Вам необходимо серьезно взяться за свое самообразование, необходимо учиться. Мне кажется — литературное дарование у Вас есть, значит — его нужно развивать. Всякая способность развивается работой, Вы это знаете.
Пишите больше и присылайте рукописи мне, я буду читать их, критиковать и, если окажется возможным, — печатать. Но — Вы обязательно должны заняться чтением, работой над языком и вообще — собою.
Берегите себя. Сейчас я очень занят и потому пишу кратко, в следующий раз напишу более подробно.
До свиданья, будьте здоровы!
А. Пешков
Адрес:
Кронверкский проспект, 23.
М. Горькому».
«Всеволоду Иванову.
Два Ваших рассказа будут напечатаны в „Сборнике произведений писателей-пролетариев“ и уже сданы в типографию.
„На буксире“ — не годится.
Вот что, сударь мой: Вы, несомненно, человек талантливый, Ваша способность к литературе — вне спора. Но, если Вы желаете не потерять себя, не растратиться по мелочам, без пользы, — Вы должны серьезно заняться самообразованием.
Вы плохо знаете грамоту, у Вас много орфографических ошибок. Язык у Вас яркий, но слов — мало, и Вы часто употребляете слова не литературные, местные. Они хороши в диалогах, но не годятся в описаниях. Мыслей, образов у Вас тоже не хватает. Все это — „дело наживное“. Займитесь собой, советую Вам! Читайте, изучайте приемы писателей-стилистов: Чехова, Тургенева, Лескова. Особенно богат словами последний. Займитесь изучением грамматики, прочитайте „Теорию словесности“, — вообще обратите на себя серьезное внимание.

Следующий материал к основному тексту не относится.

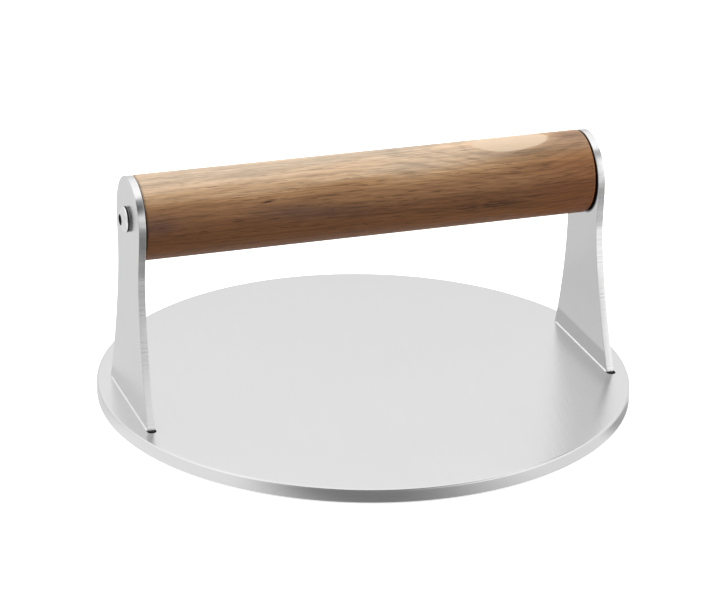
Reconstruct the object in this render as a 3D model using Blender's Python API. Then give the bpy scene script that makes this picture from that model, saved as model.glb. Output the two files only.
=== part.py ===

Когда выйдет „Луч“, я Вам вышлю его.
Могу выслать книг, если нужно Вам.
И вот еще что: в Ваших рассказах много удальства, но — это дешевое удальство, пустое. Молодыми и телята удалы, — понимаете? А Вы ищите за всем скотским — человечье, бодрое. Не все люди — „стервы“, далеко не все, хотя они и одичали за последнее время.
Знайте, что всем нам, знающим жизнь, кроме человека, верить не во что. Значит — надо верить в себя, надо знать, что Вы не только судья людям, но и кровный их друг. Не грубите очень-то.
Сердиться — можно, следует, но и миловать надо уметь!
Так-то. Не пишите много.
Поменьше, да — получше.
А. Пешков
Желаю всего доброго.
За карточку — спасибо!»
«Всеволоду Иванову.
Очень рад!
Все эти годы я думал о Вас и почти каждого, приезжавшего из Сибири, спрашивал: не встречал ли он Вас, не слышал ли чего-нибудь о Вс. Иванове, не читал ли рассказов, подписанных этим именем? Никто и ничего не знал, не слышал, не читал. И порою я думал: „Должно быть, погиб Иванов. Жаль“. А вот Вы живы, да еще хотите ехать в Питер. Это — превосходно. Здесь Вам будет лучше, и Вы будете лучше.
Но — что я должен сделать для того, чтобы Вы перебрались сюда? Сообщите об этом, и я начну действовать. Спешите.
Провинциальная тоска хорошо знакома мне, я очень понимаю Вас.
Итак — перебирайтесь сюда скорей!
Жму руку.
А. Пешков
20. XII. 20
Ваше письмо получил только сегодня с четырьмя на нем наклейками. Прилагаю их. Мой адрес:
Кронверкский проспект, 23».
В Петрограде
В первом письме, полученном мною от Горького, было два слова: «Берегите себя». Не я берег себя, а меня сберегли эти слова! Право, без них я бы вряд ли выжил. Хоть я и происхожу родом из тех упорнейших и крепких казаков, что некогда шли с Ермаком в Сибирь, однако 1917–1920 годы в Сибири были столь грозны и тягостны, что падали и гибли люди во много раз сильней, упорней и крепче меня. Два письма, полученные мною от Горького незадолго до гражданской войны, как два крыла, поддерживали меня и унесли от смерти.